5 Things Every New Investor Should Do Before Investing In Their First Real Estate Syndication

It can be intimidating to invest in your first real estate syndication. You may know there are hundreds of other investors following the same steps as you, yet you still feel like you’re on your own.

Learning the jargon, examining deals, and committing a significant portion of your assets can all raise concerns, but as you continue to learn, research, and have conversations about investing passively in real estate syndications, you’ll gradually gain confidence.

Doing research, asking questions (all of them), networking with other investors, evaluating prior deals, and taking as much time as you need to choose your first investment are just a few suggestions for overcoming these early fears.

1. Research

The best way to fight back the fear gremlins is to get educated. Investing $50,000 or more is no joke, and you should build your investing confidence with books, podcasts, articles, and online communities.

2. Ask ALL the Questions

While doing your research, you’ll inevitably run into a question you can’t find an answer to or something you don’t fully comprehend. This is where those online forums may come in handy here.

When you’re first starting out, no question is too silly, and people in online communities like BiggerPockets are extremely helpful. You can also browse through the questions others have asked, which may provide answers to questions you didn’t even know to ask.

Asking inquiries demonstrates that you’re interested and committed to conducting your own research. That’s the kind of investor we want to work with: self-assured investors who think critically throughout the project’s life cycle.

3. Connect

By definition, a real estate syndication is a group investment in real estate. There are dozens, if not hundreds, of other investors who are in the same boat as you!

Some are in your shoes (newbies), while others fondly recall those days and are eager to provide advice or steps on what they wish they had known back then.

Connect with new and experienced investors through internet forums, local networking events, and by asking sponsors to connect you with some of their current investors.

Creating a support network of like-minded investors will help you overcome your worries while also assisting you in locating future investment possibilities.

4. Review Previous Deals

Investment summaries can be overwhelming to a new investor since they contain a lot of real estate and investment jargon. The more investment summaries you view, though, the easier it will be to decipher through the jargon.
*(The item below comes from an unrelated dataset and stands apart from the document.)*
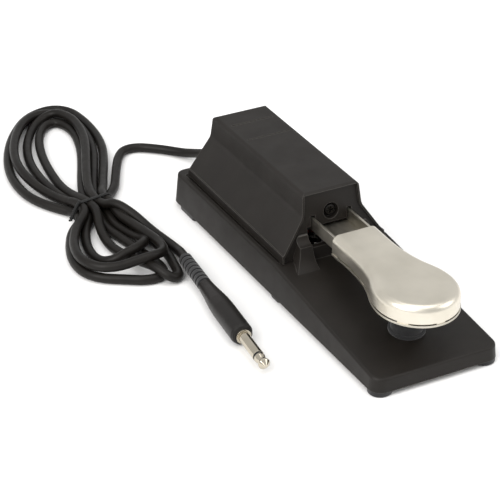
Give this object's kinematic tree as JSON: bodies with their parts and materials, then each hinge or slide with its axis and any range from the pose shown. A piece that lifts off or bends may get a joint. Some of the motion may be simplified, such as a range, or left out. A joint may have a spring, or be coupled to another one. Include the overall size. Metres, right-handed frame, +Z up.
{
  "type": "sustain pedal",
  "caption": "Foot pedal with a rounded steel paddle on a hinged arm, a tapered plastic housing on a long flat base, and a tied cord with a phone plug.",
  "frame": {"origin": "centre of the base's outline on the floor under the feet", "axes": "+Z up, +Y towards the cord's end of the base, -Y towards the paddle's nose, +X to the player's right when the paddle points at the player"},
  "size_m": [0.162, 0.3831, 0.0582],
  "materials": {
    "body_plastic": "fine satin texture",
    "inner_plastic": "moulded",
    "switch_plastic": "moulded",
    "soft_rubber": "matt",
    "felt": "pressed felt",
    "pedal_steel": "satin",
    "plate_steel": "zinc plated",
    "screw_steel": "plated",
    "spring_steel": "drawn wire",
    "brass": "plain",
    "bush_nylon": "natural",
    "wire_red": "extruded",
    "wire_black": "extruded",
    "cord_jacket": "extruded, semi-gloss",
    "tie_plastic": "flat strip",
    "plug_plastic": "moulded",
    "plug_nickel": "nickel plated",
    "insulator_plastic": "moulded"
  },
  "bodies": {
    "base": {"base_shell": "body_plastic", "bottom_plate": "plate_steel", "plate_screws": "screw_steel", "deck_bumper": "soft_rubber", "foot_front_left": "soft_rubber", "foot_front_right": "soft_rubber", "foot_middle_left": "soft_rubber", "foot_middle_right": "soft_rubber", "foot_rear_left": "soft_rubber", "foot_rear_right": "soft_rubber", "housing_cover": "body_plastic", "housing_screws": "screw_steel", "front_screw": "screw_steel", "stop_block": "inner_plastic", "stop_pad": "felt", "pivot_bracket": "plate_steel", "bracket_screws": "screw_steel", "bracket_nuts": "screw_steel", "pivot_axle": "screw_steel", "axle_clip_left": "screw_steel", "axle_clip_right": "screw_steel", "spring_seat": "inner_plastic", "return_spring": "spring_steel", "switch_stand": "inner_plastic", "switch_body": "switch_plastic", "switch_terminal_signal": "brass", "switch_terminal_ground": "brass", "wire_signal": "wire_red", "wire_ground": "wire_black", "cord_clamp": "inner_plastic", "clamp_screws": "screw_steel", "cord_inside": "cord_jacket", "cord_gland": "soft_rubber", "cord_lead": "cord_jacket", "cord_hank": "cord_jacket", "hank_tie": "tie_plastic", "cord_tail": "cord_jacket", "plug_strain_relief": "soft_rubber", "plug_body": "plug_plastic", "plug_sleeve": "plug_nickel", "plug_insulator": "insulator_plastic", "plug_tip": "plug_nickel"},
    "pedal": {"pedal_cover": "pedal_steel", "pedal_plate": "plate_steel", "pedal_arm": "plate_steel", "pedal_rivets": "screw_steel", "pivot_bush_left": "bush_nylon", "pivot_bush_right": "bush_nylon"},
    "plunger": {"switch_plunger": "bush_nylon"}
  },
  "joints": [
    {"name": "pedal_hinge", "type": "hinge", "parent": "base", "child": "pedal", "pos_m": [0, 0.046, 0.039], "axis": [1, 0, 0], "range_deg": [0, 5.5], "stiffness_Nm_per_rad": 5, "springref_deg": -20.05, "deforming": ["return_spring"]},
    {"name": "plunger_slide", "type": "slide", "parent": "base", "child": "plunger", "axis": [0, 0, -1], "range_m": [0, 0.0018]}
  ],
  "couplings": [
    {"joint": "plunger_slide", "follows": "pedal_hinge", "m_per_rad": 0.018}
  ]
}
For this reason, we suggest you look past the first few shiny, seemingly perfect deals you see and approach each one with an open mind. Compare details across deals, learn how each sponsor communicates, and make an informed decision.

5. Take Time

New investment opportunities fill up quickly, giving the impression that you’ll lose out on the “greatest” deal and that opportunities are slipping away.

As a new investor, however, it’s critical to avoid panic and take as much time as you need to feel comfortable, informed, and confident. As a result, don’t put your money into the first flashy new deal you see.

Time is required for research, networking, and education. Allow yourself that time so that when the time comes to invest in your first real estate syndication, you’ll be confident and excited during every step of the process.

Recap

Investing in a real estate syndication is no easy or small feat. It’s completely acceptable to feel nervous, concerned, perplexed, skeptical, and even anxious about your first deal.

It’s important to keep in mind that even the most successful investors have been in your shoes before.

Walk, don’t sprint, through the steps above in preparation for your first investment into a real estate syndication. Savor each step, including the confusion and overwhelm you experience along the way because you are leveling up your life.

You’ll look back one day and be glad you did it.